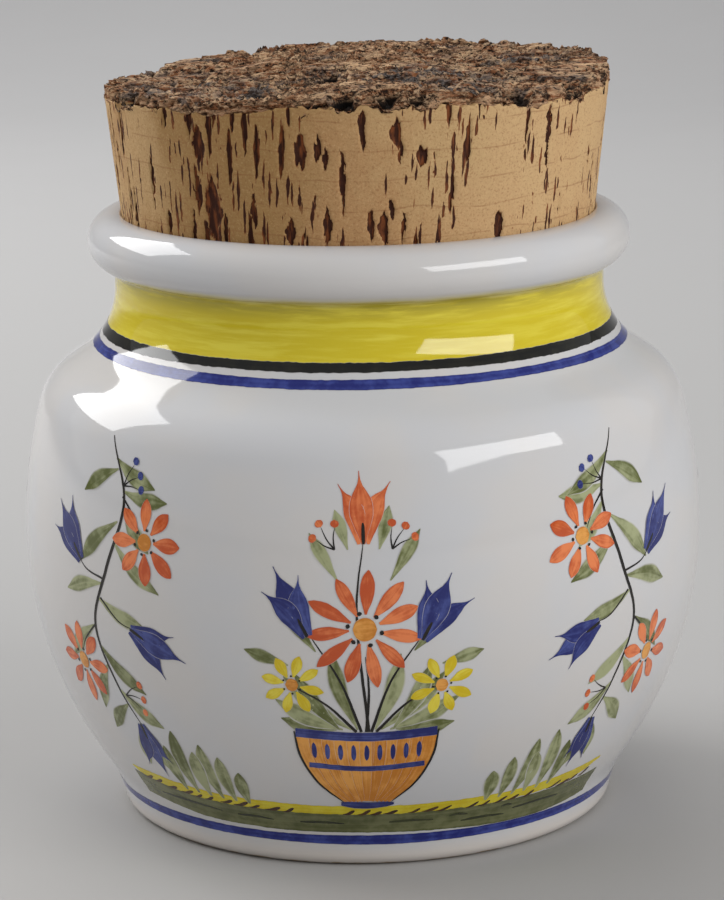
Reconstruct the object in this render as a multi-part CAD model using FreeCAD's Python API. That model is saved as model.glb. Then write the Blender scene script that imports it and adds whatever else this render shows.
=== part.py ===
"""A round-bellied ceramic storage jar, shut by a wide stopper of natural cork.

Millimetres, +Z up. The origin is the middle of the circle on which the jar stands, and its front faces -Y.
The jar and its stopper are two solids. The jar is solid below its mouth, because the stopper shuts it.
"""

import FreeCAD
import Part
import math
import os

from FreeCAD import Vector

# The jar is turned, and its outline runs through arcs and straight runs that meet without a corner.
# A lean is the angle in degrees between the wall and the upright, and a curve is the radius of an arc.
BELLY_RADIUS = 70.0  # the widest circle
LOWER_BELLY_CURVE = 82.0
FLARE_LEAN = 35.0  # where the belly passes into the flare above the foot
FLARE_CURVE = 22.3
FOOT_LEAN = 10.5  # where the flare passes into the foot's rounded edge
FOOT_EDGE_CURVE = 3.0
FOOT_RING_WIDTH = 6.5  # the flat ring on which the jar stands
FOOT_RECESS = 1.2  # height of the underside above the ring

UPPER_BELLY_CURVE = 105.0
SHOULDER_LEAN = 15.0  # where the belly passes into the rounded shoulder
SHOULDER_CURVE = 13.4
SLOPE_LEAN = 56.0  # the sloping top of the shoulder
SLOPE_LENGTH = 4.2
NECK_CURVE = 16.6
NECK_TO_LIP = 9.4  # from the end of the neck's arc to the middle of the lip

LIP_CURVE = 5.6  # the rolled lip's section
LIP_REACH = 5.4  # from the neck to the outermost circle of the lip
LIP_FILLET = 2.0  # the glaze pooled under the lip
NECK_WALL = 1.7  # from the upper edge of the seat out to the radius of the neck

# The stopper is a tapered plug, and the mouth's seat has the same taper.
STOPPER_TAPER = 0.11  # change of radius with height
STOPPER_IN_NECK = 17.0  # length below the crest of the lip
STOPPER_SHOWN = 28.4  # length above the crest, under the middle of the bark
STOPPER_CLEARANCE = 0.15  # between the stopper and its seat
STOPPER_BEVEL = 1.0  # round its lower edge

# The stopper's upper face is the tree's outer bark, which slants and undulates.
BARK_RISE_TO_RIGHT = 0.024
BARK_DROP_TO_BACK = 0.004
BARK_WAVES = (  # height of each wave, its length, its direction and its phase, both in degrees
    (0.80, 100.0, 160.5, 93.5),
    (0.80, 63.6, 17.0, 105.7),
    (0.41, 40.7, 140.6, 310.9),
)
BARK_NET = 15  # points along each side of the net that carries the bark's surface
SPARE = 8.0  # how far blanks and cutters run past what they shape


def sine(degrees):
    """Sine of an angle in degrees."""
    return math.sin(math.radians(degrees))


def cosine(degrees):
    """Cosine of an angle in degrees."""
    return math.cos(math.radians(degrees))


class Outline:
    """An outline in the XZ plane, in which each run leaves where the last one ended, and in its direction.

    A heading is the direction of travel in degrees: 0 is outwards from the axis, and 90 is up.
    """

    def __init__(self, radius, level, heading):
        """Start at a radius and a level, with a heading."""
        self.radius = radius
        self.level = level
        self.heading = heading
        self.edges = []

    @property
    def end(self):
        """The place that the outline has reached."""
        return Vector(self.radius, 0, self.level)

    def line_to(self, radius, level):
        """Run straight to a place."""
        start = self.end
        self.radius, self.level = radius, level
        self.edges.append(Part.LineSegment(start, self.end).toShape())
        return self

    def straight(self, length):
        """Run straight ahead."""
        return self.line_to(
            self.radius + length * cosine(self.heading),
            self.level + length * sine(self.heading),
        )

    def bend(self, curve, heading):
        """Run along an arc of the radius given until the heading is reached."""
        start = self.end
        side = math.copysign(1.0, heading - self.heading)
        centre = start + Vector(-sine(self.heading), 0, cosine(self.heading)) * (side * curve)
        places = [
            centre + Vector(sine(angle), 0, -cosine(angle)) * (side * curve)
            for angle in ((self.heading + heading) / 2, heading)
        ]
        self.radius, self.level, self.heading = places[1].x, places[1].z, heading
        self.edges.append(Part.Arc(start, *places).toShape())
        return self


BELLY_LEVEL = (
    LOWER_BELLY_CURVE * sine(FLARE_LEAN)
    + FLARE_CURVE * (sine(FLARE_LEAN) - sine(FOOT_LEAN))
    + FOOT_EDGE_CURVE * (1 - sine(FOOT_LEAN))
)


def wall_above_belly():
    """The outline from the belly's widest circle up to the end of the neck's arc."""
    outline = Outline(BELLY_RADIUS, BELLY_LEVEL, 90)
    outline.bend(UPPER_BELLY_CURVE, 90 + SHOULDER_LEAN)
    outline.bend(SHOULDER_CURVE, 90 + SLOPE_LEAN)
    outline.straight(SLOPE_LENGTH)
    return outline.bend(NECK_CURVE, 90)


NECK = wall_above_belly().end
LIP_CENTRE_RADIUS = NECK.x + LIP_REACH - LIP_CURVE  # the middle of the rolled section
LIP_CENTRE_LEVEL = NECK.z + NECK_TO_LIP
CREST_LEVEL = LIP_CENTRE_LEVEL + LIP_CURVE
SEAT_RADIUS = NECK.x - NECK_WALL  # the seat's upper edge, on the lip's inner side
SEAT_HEADING = 180 + math.degrees(math.asin((LIP_CENTRE_RADIUS - SEAT_RADIUS) / LIP_CURVE))
SEAT_LEVEL = LIP_CENTRE_LEVEL - LIP_CURVE * cosine(SEAT_HEADING)
STOPPER_BOTTOM = CREST_LEVEL - STOPPER_IN_NECK
STOPPER_TOP = CREST_LEVEL + STOPPER_SHOWN


def seat_radius(level):
    """Radius of the mouth's tapered seat at a level."""
    return SEAT_RADIUS + STOPPER_TAPER * (level - SEAT_LEVEL)


def stopper_radius(level):
    """Radius of the stopper's side at a level."""
    return seat_radius(level) - STOPPER_CLEARANCE


def wall_below_belly():
    """The outline from the belly's widest circle down to the axis, over the foot ring."""
    outline = Outline(BELLY_RADIUS, BELLY_LEVEL, -90)
    outline.bend(LOWER_BELLY_CURVE, -90 - FLARE_LEAN)
    outline.bend(FLARE_CURVE, -90 - FOOT_LEAN)
    outline.bend(FOOT_EDGE_CURVE, -180)
    outline.straight(FOOT_RING_WIDTH)
    outline.line_to(outline.radius - FOOT_RECESS, FOOT_RECESS)
    return outline.line_to(0, FOOT_RECESS)


def add_lip(outline):
    """Carry the outline on from the neck, over the rolled lip, to the upper edge of the seat."""
    fillet_out = NECK.x + LIP_FILLET - LIP_CENTRE_RADIUS
    fillet_down = math.sqrt((LIP_CURVE + LIP_FILLET) ** 2 - fillet_out**2)
    outline.straight(NECK_TO_LIP - fillet_down)
    outline.bend(LIP_FILLET, 90 - math.degrees(math.atan2(fillet_down, fillet_out)))
    outline.bend(LIP_CURVE, 180)
    return outline.bend(LIP_CURVE, SEAT_HEADING)


def jar_body():
    """The jar, turned about its axis, with a tapered seat for the stopper in its mouth."""
    below = wall_below_belly()
    above = add_lip(wall_above_belly())
    floor_level = STOPPER_BOTTOM - STOPPER_CLEARANCE
    above.line_to(seat_radius(floor_level), floor_level)
    above.line_to(0, floor_level)
    above.line_to(0, below.level)
    outline = Part.Wire(below.edges[::-1] + above.edges)
    return Part.Face(outline).revolve(Vector(0, 0, 0), Vector(0, 0, 1), 360)


def bark_level(x, y):
    """Level of the bark over a point of the stopper."""
    level = STOPPER_TOP + BARK_RISE_TO_RIGHT * x - BARK_DROP_TO_BACK * y
    for height, length, direction, phase in BARK_WAVES:
        along = x * cosine(direction) + y * sine(direction)
        level += height * sine(360 * along / length + phase)
    return level


def below_bark(half_width, depth):
    """A block whose upper face is the bark's surface, from which the stopper takes its top."""
    places = [half_width * (2 * i / (BARK_NET - 1) - 1) for i in range(BARK_NET)]
    surface = Part.BSplineSurface()
    surface.interpolate([[Vector(x, y, bark_level(x, y)) for y in places] for x in places])
    return surface.toShape().extrude(Vector(0, 0, -depth))


def cork_stopper():
    """The stopper: a tapered plug of cork, its upper face the uneven bark."""
    blank_top = STOPPER_TOP + SPARE
    bevel_level = STOPPER_BOTTOM + STOPPER_BEVEL
    side = Outline(0, STOPPER_BOTTOM, 0)
    side.line_to(stopper_radius(bevel_level) - STOPPER_BEVEL, STOPPER_BOTTOM)
    side.line_to(stopper_radius(bevel_level), bevel_level)
    side.line_to(stopper_radius(blank_top), blank_top)
    side.line_to(0, blank_top)
    side.line_to(0, STOPPER_BOTTOM)
    blank = Part.Face(Part.Wire(side.edges)).revolve(Vector(0, 0, 0), Vector(0, 0, 1), 360)
    return blank.common(below_bark(stopper_radius(blank_top) + SPARE, blank_top - STOPPER_BOTTOM + SPARE))


def export(node, shape):
    """Write the one solid of a piece to its STEP file, and print its volume."""
    solid = shape.Solids[0]
    assert solid.isValid() and len(shape.Solids) == 1, node
    solid.exportStep(f"parts/{node}.step")
    print(node, round(solid.Volume / 1000, 1), "cubic centimetres")


def main():
    """Build both pieces and write them to parts/."""
    os.makedirs("parts", exist_ok=True)
    export("jar_body", jar_body())
    export("cork_stopper", cork_stopper())


if __name__ == "__main__":
    main()
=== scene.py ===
"""Looks of a round-bellied ceramic storage jar, shut by a wide stopper of natural cork.

Metres, +Z up, and the jar's front faces -Y. Sizes in the classes are in millimetres and degrees, and
MM turns them into metres, but the studio's sizes are in metres already. The jar is a turned outline.
The stopper's side and its bark are nets that are bent round the axis and follow the plain solid. The
painting is a set of brush strokes, planned on an unrolled wall and then laid round the jar.
"""

import logging
import math
import random
from collections.abc import Iterable
from dataclasses import dataclass, field
from enum import Enum

import bpy
from mathutils import Euler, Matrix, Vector


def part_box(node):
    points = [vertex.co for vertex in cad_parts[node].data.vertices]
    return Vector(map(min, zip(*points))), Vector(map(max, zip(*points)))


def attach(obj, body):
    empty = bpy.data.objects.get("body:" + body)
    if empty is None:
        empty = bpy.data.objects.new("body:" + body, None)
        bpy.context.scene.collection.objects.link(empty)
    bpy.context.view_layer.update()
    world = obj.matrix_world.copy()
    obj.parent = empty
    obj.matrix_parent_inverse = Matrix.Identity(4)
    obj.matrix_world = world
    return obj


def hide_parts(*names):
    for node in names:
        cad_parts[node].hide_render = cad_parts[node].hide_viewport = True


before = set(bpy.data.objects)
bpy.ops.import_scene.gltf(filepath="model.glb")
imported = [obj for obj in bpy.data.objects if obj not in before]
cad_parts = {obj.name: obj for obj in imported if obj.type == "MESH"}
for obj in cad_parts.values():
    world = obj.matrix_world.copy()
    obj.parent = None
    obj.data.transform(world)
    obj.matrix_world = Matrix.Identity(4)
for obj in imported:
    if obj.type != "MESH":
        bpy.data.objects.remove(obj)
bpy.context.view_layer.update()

LOG = logging.getLogger("storage_jar")
MM = 0.001
BODY = "root"
JAR_NODE = "jar_body"
STOPPER_NODE = "cork_stopper"
GLAZE_SLOT = "glaze"
CORK_SLOT = "cork"
STROKE_MAP = "stroke"
STROKE_NUMBER = "stroke_number"
CLEAR = 0.2  # a height, or a distance from the axis, that lies outside of all pieces, in metres

Colour = tuple[float, float, float, float]
Place = tuple[float, float]
Row = tuple[float, float, float]
Oval = tuple[float, float, float, float]


def paint(red: int, green: int, blue: int) -> Colour:
    """A colour given in display values from 0 to 255, as the linear values that shaders take.

    Args:
        red: Display value of the red part.
        green: Display value of the green part.
        blue: Display value of the blue part.

    Returns:
        The linear colour, fully opaque.
    """
    parts = [value / 255 for value in (red, green, blue)]
    linear = [p / 12.92 if p <= 0.04045 else ((p + 0.055) / 1.055) ** 2.4 for p in parts]
    return linear[0], linear[1], linear[2], 1.0


def sine(degrees: float) -> float:
    """Sine of an angle in degrees."""
    return math.sin(math.radians(degrees))


def cosine(degrees: float) -> float:
    """Cosine of an angle in degrees."""
    return math.cos(math.radians(degrees))


def shown(name: str, data: bpy.types.ID) -> bpy.types.Object:
    """Makes an object and puts it in the scene.

    Args:
        name: The object's name.
        data: Its mesh, curve, lamp or camera.

    Returns:
        The object.
    """
    made = bpy.data.objects.new(name, data)
    bpy.context.scene.collection.objects.link(made)
    return made


# ---------------------------------------------------------------- node trees


class Value:
    """What a node gives, a number, a vector or a colour, with the usual signs for sums on it."""

    def __init__(self, graph: "Graph", socket: bpy.types.NodeSocket) -> None:
        """Keeps the output and the tree that it is in."""
        self.graph = graph
        self.socket = socket

    def worked(self, operation: str, first: "Reading", second: "Reading") -> "Value":
        """A sum, on vectors if either side is one.

        Args:
            operation: What is done with the two.
            first: The left side.
            second: The right side.

        Returns:
            The result.
        """
        wide = is_vector(first), is_vector(second)
        if operation == "MULTIPLY" and wide == (True, False):
            return self.graph.read("ShaderNodeVectorMath", {0: first, "Scale": second}, operation="SCALE")
        if any(wide):
            return self.graph.vector(operation, first, second)
        return self.graph.maths(operation, first, second)

    def __add__(self, other: "Reading") -> "Value":
        """This plus the other."""
        return self.worked("ADD", self, other)

    def __sub__(self, other: "Reading") -> "Value":
        """This less the other."""
        return self.worked("SUBTRACT", self, other)

    def __rsub__(self, other: "Reading") -> "Value":
        """The other less this."""
        return self.worked("SUBTRACT", other, self)

    def __mul__(self, other: "Reading") -> "Value":
        """This times the other."""
        return self.worked("MULTIPLY", self, other)

    def __truediv__(self, other: "Reading") -> "Value":
        """This divided by the other."""
        return self.worked("DIVIDE", self, other)

    def __lt__(self, other: "Reading") -> "Value":
        """1 where this is less than the other, and 0 elsewhere."""
        return self.worked("LESS_THAN", self, other)

    def __gt__(self, other: "Reading") -> "Value":
        """1 where this is more than the other, and 0 elsewhere."""
        return self.worked("GREATER_THAN", self, other)


Reading = Value | float | tuple


def is_vector(value: Reading) -> bool:
    """Whether a value is a vector or a colour."""
    return isinstance(value, tuple) or isinstance(value, Value) and value.socket.type in ("VECTOR", "RGBA")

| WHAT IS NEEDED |
Repeat word for word the lines from the line with "solid = shape.Solids[0]" to the line with "points = [vertex.co", both lines included.

| THE OUTPUT |
    solid = shape.Solids[0]
    assert solid.isValid() and len(shape.Solids) == 1, node
    solid.exportStep(f"parts/{node}.step")
    print(node, round(solid.Volume / 1000, 1), "cubic centimetres")


def main():
    """Build both pieces and write them to parts/."""
    os.makedirs("parts", exist_ok=True)
    export("jar_body", jar_body())
    export("cork_stopper", cork_stopper())


if __name__ == "__main__":
    main()
=== scene.py ===
"""Looks of a round-bellied ceramic storage jar, shut by a wide stopper of natural cork.

Metres, +Z up, and the jar's front faces -Y. Sizes in the classes are in millimetres and degrees, and
MM turns them into metres, but the studio's sizes are in metres already. The jar is a turned outline.
The stopper's side and its bark are nets that are bent round the axis and follow the plain solid. The
painting is a set of brush strokes, planned on an unrolled wall and then laid round the jar.
"""

import logging
import math
import random
from collections.abc import Iterable
from dataclasses import dataclass, field
from enum import Enum

import bpy
from mathutils import Euler, Matrix, Vector


def part_box(node):
    points = [vertex.co for vertex in cad_parts[node].data.vertices]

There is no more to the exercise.